-- START --
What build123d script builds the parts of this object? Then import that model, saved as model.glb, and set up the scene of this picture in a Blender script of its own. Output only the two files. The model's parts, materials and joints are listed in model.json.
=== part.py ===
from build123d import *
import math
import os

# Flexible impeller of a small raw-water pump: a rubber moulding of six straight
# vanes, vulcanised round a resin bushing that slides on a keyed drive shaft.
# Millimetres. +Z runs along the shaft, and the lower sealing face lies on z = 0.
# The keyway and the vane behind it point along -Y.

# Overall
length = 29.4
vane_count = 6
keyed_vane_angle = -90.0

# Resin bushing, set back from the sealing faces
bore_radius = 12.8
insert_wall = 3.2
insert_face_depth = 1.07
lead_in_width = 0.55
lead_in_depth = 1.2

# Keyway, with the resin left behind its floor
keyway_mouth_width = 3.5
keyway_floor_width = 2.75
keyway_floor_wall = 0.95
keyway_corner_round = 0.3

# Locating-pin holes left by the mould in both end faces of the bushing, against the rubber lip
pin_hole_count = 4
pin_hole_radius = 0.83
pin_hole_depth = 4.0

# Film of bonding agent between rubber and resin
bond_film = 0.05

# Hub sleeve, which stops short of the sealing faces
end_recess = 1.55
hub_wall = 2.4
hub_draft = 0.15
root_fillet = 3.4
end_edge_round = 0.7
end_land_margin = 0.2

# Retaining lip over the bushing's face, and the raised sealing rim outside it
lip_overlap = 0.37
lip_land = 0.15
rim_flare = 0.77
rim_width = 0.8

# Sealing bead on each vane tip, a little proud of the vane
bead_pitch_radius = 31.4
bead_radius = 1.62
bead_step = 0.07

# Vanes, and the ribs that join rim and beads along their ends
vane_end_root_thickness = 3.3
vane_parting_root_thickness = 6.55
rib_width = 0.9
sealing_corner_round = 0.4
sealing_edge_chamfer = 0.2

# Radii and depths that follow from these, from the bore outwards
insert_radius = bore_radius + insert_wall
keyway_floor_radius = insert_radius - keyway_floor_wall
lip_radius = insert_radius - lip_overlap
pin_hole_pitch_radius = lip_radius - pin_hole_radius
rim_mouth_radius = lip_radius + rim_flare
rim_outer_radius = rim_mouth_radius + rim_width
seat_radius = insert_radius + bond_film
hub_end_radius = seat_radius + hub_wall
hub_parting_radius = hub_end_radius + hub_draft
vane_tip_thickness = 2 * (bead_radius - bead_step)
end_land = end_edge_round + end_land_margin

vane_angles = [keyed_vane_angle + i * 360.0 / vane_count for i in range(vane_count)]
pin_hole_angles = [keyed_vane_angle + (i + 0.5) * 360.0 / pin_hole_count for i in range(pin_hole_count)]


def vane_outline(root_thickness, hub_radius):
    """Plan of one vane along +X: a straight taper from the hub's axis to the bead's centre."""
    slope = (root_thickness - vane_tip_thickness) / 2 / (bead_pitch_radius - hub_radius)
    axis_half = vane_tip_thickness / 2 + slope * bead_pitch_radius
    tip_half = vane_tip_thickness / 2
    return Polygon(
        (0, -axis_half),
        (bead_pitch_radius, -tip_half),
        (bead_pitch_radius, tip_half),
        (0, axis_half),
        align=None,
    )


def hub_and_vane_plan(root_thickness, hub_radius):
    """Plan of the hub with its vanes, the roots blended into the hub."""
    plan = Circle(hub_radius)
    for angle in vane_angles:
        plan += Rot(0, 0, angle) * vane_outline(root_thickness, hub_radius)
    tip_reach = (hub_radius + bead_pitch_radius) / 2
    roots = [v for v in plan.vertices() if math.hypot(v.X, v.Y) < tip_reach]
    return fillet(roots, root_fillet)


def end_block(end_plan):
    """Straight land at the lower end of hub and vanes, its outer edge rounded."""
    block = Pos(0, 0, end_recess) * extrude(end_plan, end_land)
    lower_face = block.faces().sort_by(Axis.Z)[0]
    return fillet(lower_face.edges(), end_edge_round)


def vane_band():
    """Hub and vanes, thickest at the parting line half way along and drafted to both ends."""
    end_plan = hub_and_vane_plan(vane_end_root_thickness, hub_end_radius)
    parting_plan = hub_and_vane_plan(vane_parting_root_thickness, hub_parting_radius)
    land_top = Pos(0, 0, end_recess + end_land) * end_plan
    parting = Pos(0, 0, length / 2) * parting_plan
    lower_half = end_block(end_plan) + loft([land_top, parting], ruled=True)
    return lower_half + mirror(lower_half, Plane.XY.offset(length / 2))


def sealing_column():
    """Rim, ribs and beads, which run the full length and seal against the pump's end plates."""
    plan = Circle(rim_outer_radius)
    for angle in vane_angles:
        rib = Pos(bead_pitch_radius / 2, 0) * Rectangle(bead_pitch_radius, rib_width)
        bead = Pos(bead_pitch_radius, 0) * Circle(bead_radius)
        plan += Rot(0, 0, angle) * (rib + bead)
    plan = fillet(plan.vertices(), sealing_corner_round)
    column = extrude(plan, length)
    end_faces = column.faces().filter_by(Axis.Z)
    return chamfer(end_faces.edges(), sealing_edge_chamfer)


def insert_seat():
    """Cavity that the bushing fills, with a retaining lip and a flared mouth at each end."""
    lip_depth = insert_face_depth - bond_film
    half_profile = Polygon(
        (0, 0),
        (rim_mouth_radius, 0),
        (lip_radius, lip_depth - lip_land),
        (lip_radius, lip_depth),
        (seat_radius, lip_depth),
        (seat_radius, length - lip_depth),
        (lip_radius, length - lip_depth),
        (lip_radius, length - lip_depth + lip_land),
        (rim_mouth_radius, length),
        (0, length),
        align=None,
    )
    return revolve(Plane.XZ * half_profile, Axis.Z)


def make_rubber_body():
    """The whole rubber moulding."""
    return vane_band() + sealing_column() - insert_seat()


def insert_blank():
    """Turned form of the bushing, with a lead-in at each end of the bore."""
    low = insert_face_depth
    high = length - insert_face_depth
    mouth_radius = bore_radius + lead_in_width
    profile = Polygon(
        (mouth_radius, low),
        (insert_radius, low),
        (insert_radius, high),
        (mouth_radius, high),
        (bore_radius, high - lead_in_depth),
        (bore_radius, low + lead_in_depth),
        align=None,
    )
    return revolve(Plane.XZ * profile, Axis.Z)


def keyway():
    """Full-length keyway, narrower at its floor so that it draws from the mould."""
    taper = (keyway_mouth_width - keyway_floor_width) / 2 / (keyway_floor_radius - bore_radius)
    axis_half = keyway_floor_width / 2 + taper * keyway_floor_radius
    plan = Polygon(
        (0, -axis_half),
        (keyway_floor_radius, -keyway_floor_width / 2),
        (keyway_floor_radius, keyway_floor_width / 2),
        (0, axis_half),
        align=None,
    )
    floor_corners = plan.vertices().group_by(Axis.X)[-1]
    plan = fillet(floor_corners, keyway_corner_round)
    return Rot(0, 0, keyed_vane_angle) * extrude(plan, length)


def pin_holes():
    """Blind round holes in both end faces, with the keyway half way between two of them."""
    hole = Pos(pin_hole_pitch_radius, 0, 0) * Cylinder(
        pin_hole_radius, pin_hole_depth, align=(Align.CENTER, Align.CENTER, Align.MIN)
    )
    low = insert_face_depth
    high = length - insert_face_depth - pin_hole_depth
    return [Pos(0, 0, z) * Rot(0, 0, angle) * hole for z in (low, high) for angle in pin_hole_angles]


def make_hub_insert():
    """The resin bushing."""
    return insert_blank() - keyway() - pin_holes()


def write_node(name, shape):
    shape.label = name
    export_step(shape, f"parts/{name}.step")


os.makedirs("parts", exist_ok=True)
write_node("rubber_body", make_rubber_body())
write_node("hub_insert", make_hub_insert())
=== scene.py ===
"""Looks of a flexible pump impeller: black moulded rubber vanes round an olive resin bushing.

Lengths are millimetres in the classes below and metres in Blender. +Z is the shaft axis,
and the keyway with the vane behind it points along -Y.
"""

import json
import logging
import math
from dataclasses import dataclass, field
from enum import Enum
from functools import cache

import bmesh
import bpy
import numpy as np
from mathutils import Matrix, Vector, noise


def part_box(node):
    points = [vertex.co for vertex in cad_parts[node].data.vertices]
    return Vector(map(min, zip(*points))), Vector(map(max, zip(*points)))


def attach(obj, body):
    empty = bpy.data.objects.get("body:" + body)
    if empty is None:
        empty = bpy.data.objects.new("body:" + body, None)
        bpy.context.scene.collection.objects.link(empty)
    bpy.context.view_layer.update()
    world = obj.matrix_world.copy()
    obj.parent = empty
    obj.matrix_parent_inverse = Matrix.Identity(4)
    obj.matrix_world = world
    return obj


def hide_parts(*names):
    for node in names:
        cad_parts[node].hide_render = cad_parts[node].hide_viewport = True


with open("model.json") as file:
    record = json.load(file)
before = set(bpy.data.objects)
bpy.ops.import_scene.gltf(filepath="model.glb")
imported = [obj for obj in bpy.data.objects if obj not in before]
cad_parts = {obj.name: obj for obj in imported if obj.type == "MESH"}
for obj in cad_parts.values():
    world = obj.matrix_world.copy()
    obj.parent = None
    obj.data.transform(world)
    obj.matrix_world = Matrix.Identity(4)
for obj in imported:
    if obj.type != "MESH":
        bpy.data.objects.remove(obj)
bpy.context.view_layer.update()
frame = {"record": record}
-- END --
■ **WHAT YOU WILL DO**
Only the lines from the one with "plan = fillet(floor_corners, keyway_corner_round)" up to the one with "bpy.context.scene.collection.objects.link(empty)" should be repeated, both included, exactly as they appear.

■ **SOLUTION**
    plan = fillet(floor_corners, keyway_corner_round)
    return Rot(0, 0, keyed_vane_angle) * extrude(plan, length)


def pin_holes():
    """Blind round holes in both end faces, with the keyway half way between two of them."""
    hole = Pos(pin_hole_pitch_radius, 0, 0) * Cylinder(
        pin_hole_radius, pin_hole_depth, align=(Align.CENTER, Align.CENTER, Align.MIN)
    )
    low = insert_face_depth
    high = length - insert_face_depth - pin_hole_depth
    return [Pos(0, 0, z) * Rot(0, 0, angle) * hole for z in (low, high) for angle in pin_hole_angles]


def make_hub_insert():
    """The resin bushing."""
    return insert_blank() - keyway() - pin_holes()


def write_node(name, shape):
    shape.label = name
    export_step(shape, f"parts/{name}.step")


os.makedirs("parts", exist_ok=True)
write_node("rubber_body", make_rubber_body())
write_node("hub_insert", make_hub_insert())
=== scene.py ===
"""Looks of a flexible pump impeller: black moulded rubber vanes round an olive resin bushing.

Lengths are millimetres in the classes below and metres in Blender. +Z is the shaft axis,
and the keyway with the vane behind it points along -Y.
"""

import json
import logging
import math
from dataclasses import dataclass, field
from enum import Enum
from functools import cache

import bmesh
import bpy
import numpy as np
from mathutils import Matrix, Vector, noise


def part_box(node):
    points = [vertex.co for vertex in cad_parts[node].data.vertices]
    return Vector(map(min, zip(*points))), Vector(map(max, zip(*points)))


def attach(obj, body):
    empty = bpy.data.objects.get("body:" + body)
    if empty is None:
        empty = bpy.data.objects.new("body:" + body, None)
        bpy.context.scene.collection.objects.link(empty)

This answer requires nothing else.